What makes these prints special is the marvelous details, probably through days, if not weeks of meticulous rendering. Drawing, as Roger Winter states, is not for a timid mind. Lithography, as a medium, does not allow reduction (hence mistakes), and demands a different mindset from the typical drawing in which the process of discovery is through trial and error. Selle’s prints infuse naturalism with a balance between expressiveness and sensitivity; perfect but moving, precise yet poetic. They recall the grandeur of Hudson River School, like Asher B. Durand and Albert Bierstadt, despite its modest scale.

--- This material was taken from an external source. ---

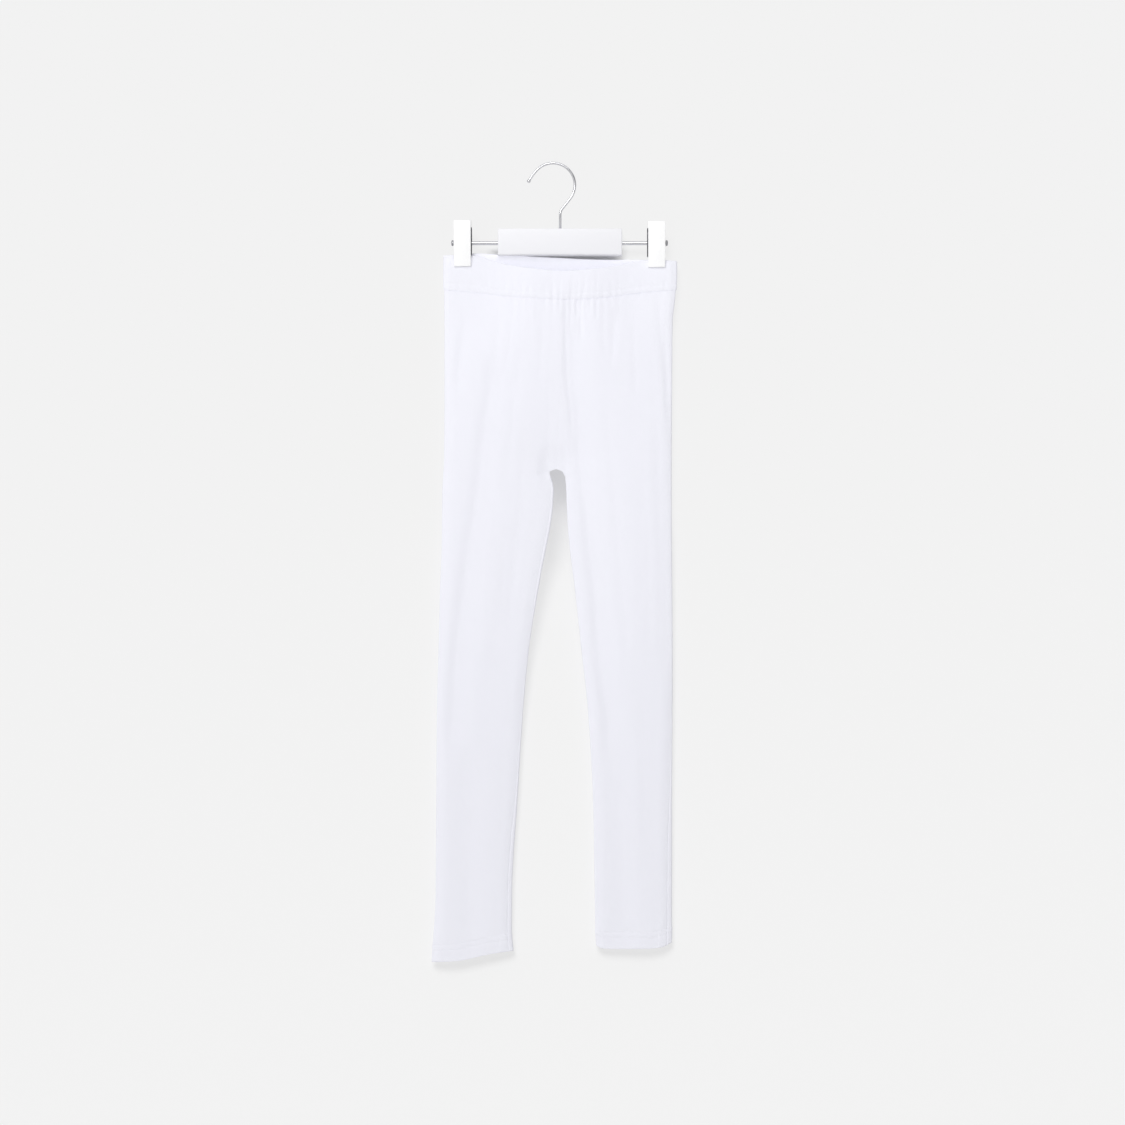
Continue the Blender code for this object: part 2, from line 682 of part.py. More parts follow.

I asked the artist where Table Rock is, as the work bearing the title is my favorite in the exhibition. He told me that although there is a place called Table Rock in Oregon, the scene depicted is from Northern California, where he had a studio for many years. I commented how I love the middle tone through the duo-tone application. Selle said that the richness in black was influenced by his father, who is a photographer, and Ansel Adams’ dramatic photograph of the American landscape.
“This is more of a retrospective for me. As you may notice that most prints were from the ’90s. Now I look at these pieces, and sometimes I wonder what I was thinking at that time. Gosh, that was crazy!”
Frolic of Forest runs through the month of March 2023 at Sidestreet Art Gallery at 140 SE 28th Ave. The gallery opens Thursday to Sunday noon to 5 p.m.